What is the association with SPD and ADHD, anxiety disorders and OCD? Is it a stand-alone disorder or is SPD related to other developmental disorders?
“Disordered sensory processing is known to co-occur in autism, adhd, OCD, anxiety, schizophrenia, and other learning differences and genetic differences (like Fragile X syndrome). It is also known to be present in people with no other diagnosis, although it has not yet been recognised as a standalone diagnosis.”
Is sensory overload considered the same as SPD, how are the two related?
“Sensory overload can happen to anyone thanks to the world we live in. The parade at the theme park, the opening ceremony at a huge event, there are lots of opportunities for sensory overwhelm. Those with sensory sensitivities or who have trouble making sense of sensation, are simply more likely to experience overwhelm more often.”
How does STAR Institute For Sensory Processing work with children and adults with SPD – what’s your mission?

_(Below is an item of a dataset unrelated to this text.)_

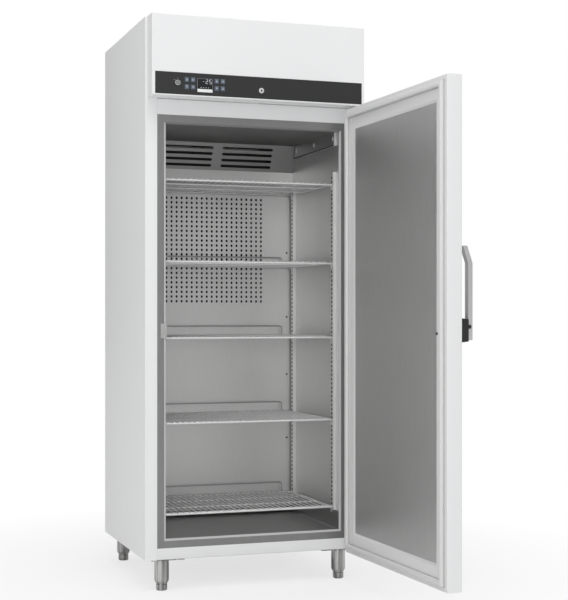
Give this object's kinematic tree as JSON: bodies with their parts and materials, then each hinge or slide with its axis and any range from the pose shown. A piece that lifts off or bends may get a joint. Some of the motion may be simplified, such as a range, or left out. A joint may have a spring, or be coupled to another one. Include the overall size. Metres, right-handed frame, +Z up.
{
  "type": "upright laboratory freezer",
  "caption": "Upright white laboratory freezer with its door open, steel chamber, wire shelves, control strip and levelling feet",
  "frame": {"origin": "on the floor, in the middle of the four feet", "axes": "+X towards the hinge side, +Y towards the back, +Z up"},
  "size_m": [0.8591, 1.4974, 1.979],
  "materials": {
    "white_enamel": "satin white powder coat",
    "steel": "brushed stainless steel",
    "bright": "bright plated wire",
    "zinc": "zinc plated sheet",
    "aluminium": "mill finish",
    "black_panel": "satin black",
    "key_blue": "soft blue-grey",
    "window": "dark tinted",
    "black": "satin black",
    "frame_white": "satin off-white",
    "gasket": "soft light grey",
    "foam": "rigid insulating foam",
    "pot": "gloss black",
    "copper": "bare copper"
  },
  "bodies": {
    "cabinet": {"outer_casing": "white_enamel", "base_panel": "white_enamel", "machine_deck": "white_enamel", "top_cover": "white_enamel", "rear_grille": "white_enamel", "cabinet_insulation": "foam", "inner_liner": "steel", "front_collar": "steel", "collar_trim": "frame_white", "top_fascia": "white_enamel", "control_strip": "black_panel", "display_window": "window", "lock_case": "zinc", "louvred_cover": "steel", "ceiling_rails": "steel", "evaporator_coil": "aluminium", "fan_plate": "zinc", "duct_panel": "steel", "shelf_standards": "steel", "shelf_clips": "bright", "leg_sockets": "steel", "hinge_brackets": "steel", "keeper_plate": "steel", "compressor": "pot", "condenser_coil": "aluminium", "condenser_shroud": "zinc", "refrigerant_pipes": "copper", "mains_inlet": "black"},
    "door": {"door_shell": "white_enamel", "door_insulation": "foam", "door_frame": "frame_white", "door_gasket": "gasket", "door_inner_panel": "steel", "handle_base": "black"},
    "lever": {"handle_lever": "steel"},
    "plunger": {"handle_plunger": "bright"},
    "main_switch": {"switch_barrel": "bright"},
    "lock": {"lock_barrel": "bright"},
    "bolt": {"lock_bolt": "zinc"},
    "key_1_cap": {"key_1": "key_blue"},
    "key_2_cap": {"key_2": "key_blue"},
    "key_3_cap": {"key_3": "key_blue"},
    "key_4_cap": {"key_4": "key_blue"},
    "key_5_cap": {"key_5": "key_blue"},
    "key_6_cap": {"key_6": "key_blue"},
    "key_7_cap": {"key_7": "key_blue"},
    "key_8_cap": {"key_8": "key_blue"},
    "shelf_1_body": {"shelf_1": "bright"},
    "shelf_2_body": {"shelf_2": "bright"},
    "shelf_3_body": {"shelf_3": "bright"},
    "shelf_4_body": {"shelf_4": "bright"},
    "shelf_5_body": {"shelf_5": "bright"},
    "foot_front_left_body": {"foot_front_left": "steel"},
    "foot_front_right_body": {"foot_front_right": "steel"},
    "foot_rear_left_body": {"foot_rear_left": "steel"},
    "foot_rear_right_body": {"foot_rear_right": "steel"},
    "evaporator_rotor_left": {"evaporator_fan_left": "black"},
    "evaporator_rotor_right": {"evaporator_fan_right": "black"},
    "condenser_rotor": {"condenser_fan": "black"}
  },
  "joints": [
    {"name": "door_hinge", "type": "hinge", "parent": "cabinet", "child": "door", "pos_m": [0.372, -0.3965, 0.1055], "axis": [0, 0, 1], "range_deg": [-91.5, 23.5]},
    {"name": "handle_pivot", "type": "hinge", "parent": "door", "child": "lever", "pos_m": [0.45316, -1.08911, 0.917], "axis": [-0.0262, 0.9997, 0], "range_deg": [0, 20], "stiffness_Nm_per_rad": 0.6, "springref_deg": -11.46},
    {"name": "plunger_slide", "type": "slide", "parent": "door", "child": "plunger", "axis": [-0.9997, -0.0262, 0], "range_m": [0, 0.0096]},
    {"name": "switch_turn", "type": "hinge", "parent": "cabinet", "child": "main_switch", "pos_m": [-0.298, -0.4078, 1.746], "axis": [0, 1, 0], "range_deg": [0, 90]},
    {"name": "lock_turn", "type": "hinge", "parent": "cabinet", "child": "lock", "pos_m": [0.002, -0.4078, 1.7347], "axis": [0, 1, 0], "range_deg": [0, 91]},
    {"name": "bolt_slide", "type": "slide", "parent": "cabinet", "child": "bolt", "axis": [0, 0, -1], "range_m": [0, 0.02]},
    {"name": "key_1_press", "type": "slide", "parent": "cabinet", "child": "key_1_cap", "axis": [0, 1, 0], "range_m": [0, 0.0008], "stiffness_N_per_m": 800},
    {"name": "key_2_press", "type": "slide", "parent": "cabinet", "child": "key_2_cap", "axis": [0, 1, 0], "range_m": [0, 0.0008], "stiffness_N_per_m": 800},
    {"name": "key_3_press", "type": "slide", "parent": "cabinet", "child": "key_3_cap", "axis": [0, 1, 0], "range_m": [0, 0.0008], "stiffness_N_per_m": 800},
    {"name": "key_4_press", "type": "slide", "parent": "cabinet", "child": "key_4_cap", "axis": [0, 1, 0], "range_m": [0, 0.0008], "stiffness_N_per_m": 800},
    {"name": "key_5_press", "type": "slide", "parent": "cabinet", "child": "key_5_cap", "axis": [0, 1, 0], "range_m": [0, 0.0008], "stiffness_N_per_m": 800},
    {"name": "key_6_press", "type": "slide", "parent": "cabinet", "child": "key_6_cap", "axis": [0, 1, 0], "range_m": [0, 0.0008], "stiffness_N_per_m": 800},
    {"name": "key_7_press", "type": "slide", "parent": "cabinet", "child": "key_7_cap", "axis": [0, 1, 0], "range_m": [0, 0.0008], "stiffness_N_per_m": 800},
    {"name": "key_8_press", "type": "slide", "parent": "cabinet", "child": "key_8_cap", "axis": [0, 1, 0], "range_m": [0, 0.0008], "stiffness_N_per_m": 800},
    {"name": "shelf_1_slide", "type": "slide", "parent": "cabinet", "child": "shelf_1_body", "axis": [0, -1, 0], "range_m": [0, 0.4]},
    {"name": "shelf_2_slide", "type": "slide", "parent": "cabinet", "child": "shelf_2_body", "axis": [0, -1, 0], "range_m": [0, 0.4]},
    {"name": "shelf_3_slide", "type": "slide", "parent": "cabinet", "child": "shelf_3_body", "axis": [0, -1, 0], "range_m": [0, 0.4]},
    {"name": "shelf_4_slide", "type": "slide", "parent": "cabinet", "child": "shelf_4_body", "axis": [0, -1, 0], "range_m": [0, 0.4]},
    {"name": "shelf_5_slide", "type": "slide", "parent": "cabinet", "child": "shelf_5_body", "axis": [0, -1, 0], "range_m": [0, 0.4]},
    {"name": "foot_front_left_screw", "type": "slide", "parent": "cabinet", "child": "foot_front_left_body", "axis": [0, 0, -1], "range_m": [0, 0.025]},
    {"name": "foot_front_right_screw", "type": "slide", "parent": "cabinet", "child": "foot_front_right_body", "axis": [0, 0, -1], "range_m": [0, 0.025]},
    {"name": "foot_rear_left_screw", "type": "slide", "parent": "cabinet", "child": "foot_rear_left_body", "axis": [0, 0, -1], "range_m": [0, 0.025]},
    {"name": "foot_rear_right_screw", "type": "slide", "parent": "cabinet", "child": "foot_rear_right_body", "axis": [0, 0, -1], "range_m": [0, 0.025]},
    {"name": "evaporator_fan_left_spin", "type": "hinge", "parent": "cabinet", "child": "evaporator_rotor_left", "pos_m": [-0.13, 0.2205, 1.43], "axis": [0, 0, 1], "continuous": true},
    {"name": "evaporator_fan_right_spin", "type": "hinge", "parent": "cabinet", "child": "evaporator_rotor_right", "pos_m": [0.13, 0.2205, 1.43], "axis": [0, 0, 1], "continuous": true},
    {"name": "condenser_fan_spin", "type": "hinge", "parent": "cabinet", "child": "condenser_rotor", "pos_m": [-0.13, 0.065, 1.815], "axis": [0, 1, 0], "continuous": true}
  ],
  "couplings": [
    {"joint": "plunger_slide", "follows": "handle_pivot", "m_per_rad": 0.02693},
    {"joint": "lock_turn", "follows": "bolt_slide", "rad_per_m": 78.5}
  ]
}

“We want to see a world where sensory heath is widely understood, talked about over coffee, dinner, at the doctor’s office, during teacher training. Our vision is Sensory Health and Wellness for the State, the Nation, and the World. At STAR we do this in three ways – through our therapy centre where we are continuously refining and pioneering best practice, through research investigating the effectiveness of therapeutic supports for different populations and also the neurology behind sensory processing, and through education where we share what we have learned with parents and professionals. These three departments work in unity and make STAR Institute a global centre of excellence for sensory health.”
What can be done to drive awareness and ensure those living with SPD get the support they need?
“Learn about your own sensory preferences and strengths. Follow social media accounts like STAR Institute and the UK based Sensory Integration Network. Read and share the sensory stories and the TEDx talk.”
Something you’d like everyone to know about SPD…
“If we think about sensory health as a domain of wellness, everyone will benefit. Everyone in the workplace, the family, the community. Perhaps this will also help us cultivate greater compassion for one another and accept and celebrate differences and the value of diversity.”